Collected data

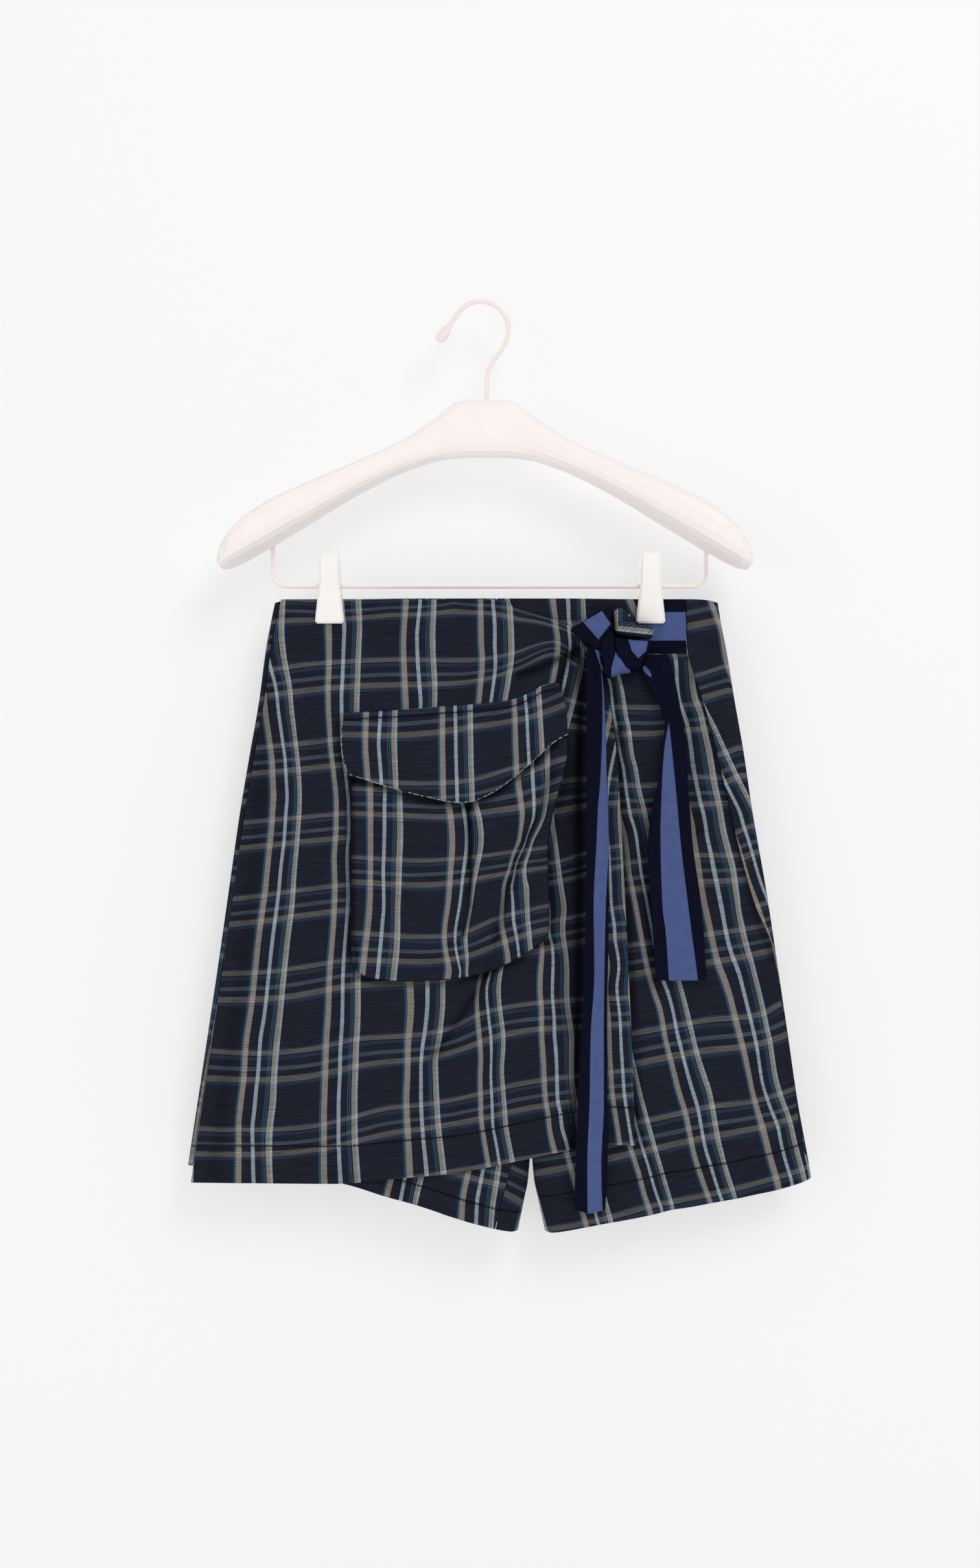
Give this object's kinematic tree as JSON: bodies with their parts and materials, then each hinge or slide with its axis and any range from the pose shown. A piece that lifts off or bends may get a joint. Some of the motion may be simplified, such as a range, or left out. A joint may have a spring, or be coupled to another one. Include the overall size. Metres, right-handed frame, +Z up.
{
  "type": "skort on a clip hanger",
  "caption": "Plaid wrap-front skort with a cargo patch pocket and a knotted knit tie, hanging flat from the clips of a shaped hanger.",
  "frame": {"origin": "inner crown of the hanger's hook, where it rests on what carries it", "axes": "+Z up, the front of the skort faces -Y, +X to the right as seen from the front"},
  "size_m": [0.4802, 0.051, 0.7186],
  "materials": {
    "plaid_cloth": "soft woven plaid, navy with tan, pale blue and off-white lines",
    "knit_ribbon": "knit ribbon, periwinkle centre with navy borders",
    "cream_paint": "cream satin paint",
    "cream_wire": "cream coating",
    "cream_plastic": "smooth"
  },
  "bodies": {
    "root": {"shorts_front_left": "plaid_cloth", "shorts_front_right": "plaid_cloth", "shorts_back_left": "plaid_cloth", "shorts_back_right": "plaid_cloth", "wrap_panel": "plaid_cloth", "wrap_corner": "plaid_cloth", "pocket_patch": "plaid_cloth", "pocket_flap": "plaid_cloth", "tie_band": "knit_ribbon", "tie_knot": "knit_ribbon", "tie_tail_long": "knit_ribbon", "tie_tail_short": "knit_ribbon", "hanger_body": "cream_paint", "hanger_hook": "cream_wire", "hanger_bar": "cream_wire", "clip_left_front": "cream_plastic", "clip_left_back": "cream_plastic", "clip_right_front": "cream_plastic", "clip_right_back": "cream_plastic"}
  },
  "joints": []
}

Direction
Repeat the listing above without any change.

Answer for the task
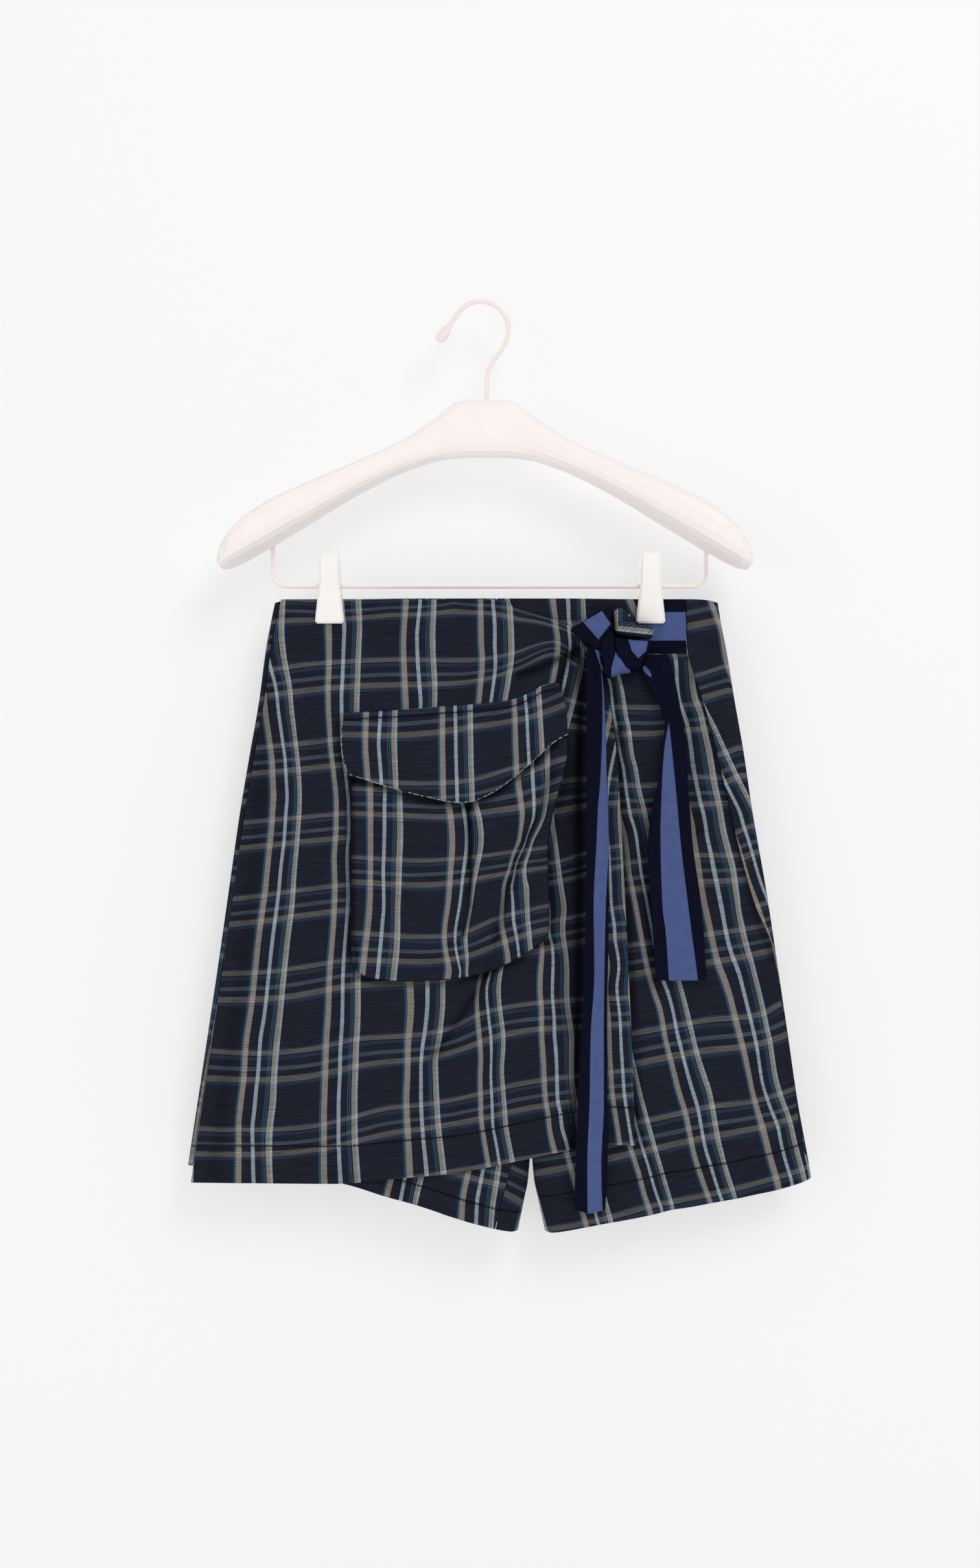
Give this object's kinematic tree as JSON: bodies with their parts and materials, then each hinge or slide with its axis and any range from the pose shown. A piece that lifts off or bends may get a joint. Some of the motion may be simplified, such as a range, or left out. A joint may have a spring, or be coupled to another one. Include the overall size. Metres, right-handed frame, +Z up.
{
  "type": "skort on a clip hanger",
  "caption": "Plaid wrap-front skort with a cargo patch pocket and a knotted knit tie, hanging flat from the clips of a shaped hanger.",
  "frame": {"origin": "inner crown of the hanger's hook, where it rests on what carries it", "axes": "+Z up, the front of the skort faces -Y, +X to the right as seen from the front"},
  "size_m": [0.4802, 0.051, 0.7186],
  "materials": {
    "plaid_cloth": "soft woven plaid, navy with tan, pale blue and off-white lines",
    "knit_ribbon": "knit ribbon, periwinkle centre with navy borders",
    "cream_paint": "cream satin paint",
    "cream_wire": "cream coating",
    "cream_plastic": "smooth"
  },
  "bodies": {
    "root": {"shorts_front_left": "plaid_cloth", "shorts_front_right": "plaid_cloth", "shorts_back_left": "plaid_cloth", "shorts_back_right": "plaid_cloth", "wrap_panel": "plaid_cloth", "wrap_corner": "plaid_cloth", "pocket_patch": "plaid_cloth", "pocket_flap": "plaid_cloth", "tie_band": "knit_ribbon", "tie_knot": "knit_ribbon", "tie_tail_long": "knit_ribbon", "tie_tail_short": "knit_ribbon", "hanger_body": "cream_paint", "hanger_hook": "cream_wire", "hanger_bar": "cream_wire", "clip_left_front": "cream_plastic", "clip_left_back": "cream_plastic", "clip_right_front": "cream_plastic", "clip_right_back": "cream_plastic"}
  },
  "joints": []
}